Joseph Eddy Fontenrose suggests that for Nonnus Campe is a Greek refiguring of Tiamat and that "she is Echidna under another name, as Nonnos indicates, calling her Echidnaean Enyo, identifying her snaky legs with echidnas," and "a female counterpart of his Typhon".[1] In his lexicon Hesychius of Alexandria (K.614) noted that the poet Epicharmos had called Campe a ketos, or sea-monster.


Quote

"Zeus ruling in the heights destroyed highheaded Kampe with a thunderbolt, for all the many crooked shapes of her whole body. A thousand crawlers from her viperish feet, spitting poison afar, were fanning Enyo to a flame, a mass of misshapen coils. Round her neck flowered fifty various heads of wild beasts: some roared with lion’s heads like the grim face of the riddling Sphinx; others were spluttering foam from the tusks of wild boars; her countenance was the very image of Skylla with a marshalled regiment of thronging dog’s heads.
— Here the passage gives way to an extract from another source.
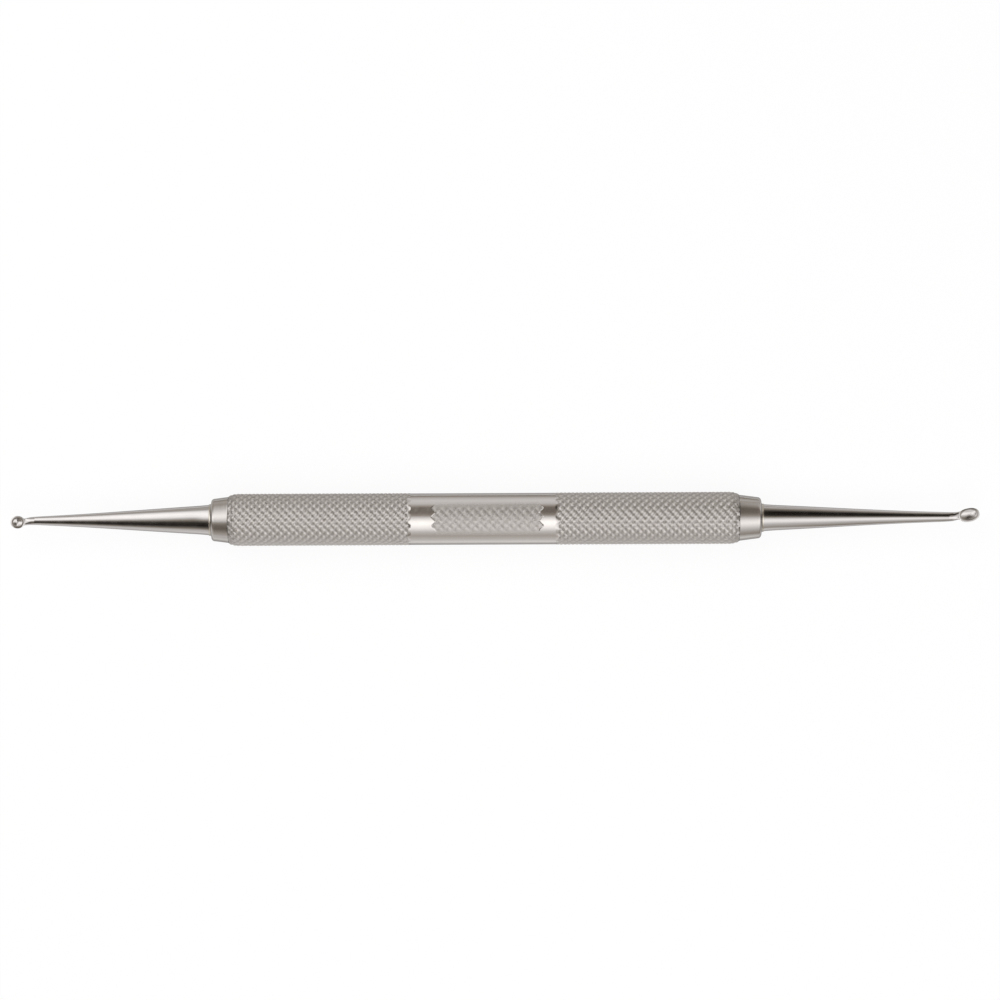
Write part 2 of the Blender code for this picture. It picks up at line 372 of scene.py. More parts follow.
def make_fine_turned():
    """Fine rings, duller and brighter by turns."""
    material, nodes, links, shader = new_finish("fine_turned", turned_steel, turned_roughness)
    marks = noise(nodes, links, tool_coordinates(nodes, links, ring_stretch))
    links.new(spread(nodes, links, marks, *ring_roughness), shader.inputs["Roughness"])
    links.new(blend(nodes, links, marks, ring_groove_steel, ring_crest_steel),
              shader.inputs["Base Color"])
    relief(nodes, links, shader, marks, ring_depth)
    return material


fine_turned = make_fine_turned()
print("finish:", fine_turned.name)

# %% [markdown]
# ### Mirror polished steel
# The forgings are buffed along their length, which leaves faint hairlines that way. The wheel
# can't reach into the spoons, so their hollows stay duller. The mesh marks them.

# %% Mirror polished steel
polished_steel = (0.53, 0.507, 0.497)
buff_groove_steel = (0.49, 0.468, 0.458)
buff_crest_steel = (0.57, 0.546, 0.536)
polished_roughness = 0.1
hollow_dullness = 0.12
polish_clouds = 500
polish_mottle = (0.07, 0.12)
POLISH_DETAIL = 2
buff_stretch = (150, 9000, 9000)
buff_mark_depth = 0.0006 * MM


def make_mirror_polish():
    """Polish with faint marks of the buffing wheel, duller where the mesh is hollow."""
    material, nodes, links, shader = new_finish("mirror_polish", polished_steel,
                                                polished_roughness)
    marks = noise(nodes, links, tool_coordinates(nodes, links, buff_stretch))
    cloudy = noise(nodes, links, tool_coordinates(nodes, links), polish_clouds,
                   detail=POLISH_DETAIL)
    hollow = nodes.new("ShaderNodeAttribute")
    hollow.attribute_name = "hollow"
    dullness = spread(nodes, links, hollow.outputs["Fac"], 0, hollow_dullness, 0, 1)
    mottle = spread(nodes, links, cloudy, *polish_mottle)
    links.new(add(nodes, links, dullness, mottle), shader.inputs["Roughness"])
    links.new(blend(nodes, links, marks, buff_groove_steel, buff_crest_steel),
              shader.inputs["Base Color"])
    relief(nodes, links, shader, marks, buff_mark_depth)
    return material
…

Doubleshaped, she appeared a woman to the middle of her body, with clusters of poison-spitting serpents for hair. Her giant form, from the chest to the parting-point of the thighs, was covered all over with a bastard shape of hard sea-monsters’ scales. The claws of her wide-scattering hands were curved like a crooktalon sickle. From her neck over her terrible shoulders, with tail raised high over her throat, a scorpion with an icy sting sharp-whetted crawled and coiled upon itself. Such was manifoldshaped Kampe as she rose writhing, and flew roaming about earth and air and briny deep, and flapping a couple of dusky wings, rousing tempests and arming gales, that blackwinged Nymphe of Tartaros: from her eyelids a flickering flame belched out far-travelling sparks. Yet heavenly Zeus . . . killed that great monster, and conquered the snaky Enyo [war-goddess] of Kronos." - Nonnus, Dionysiaca 18. 237 ff (trans. Rouse) (Greek epic C5th A.D.)


Notes

  1. . ^ Fontenrose, Python: A Study of Delphic Myth and Its Origins 1974:243.
  2. . ^ Max Mayer Die Giganten und Titanen 1887:232-34.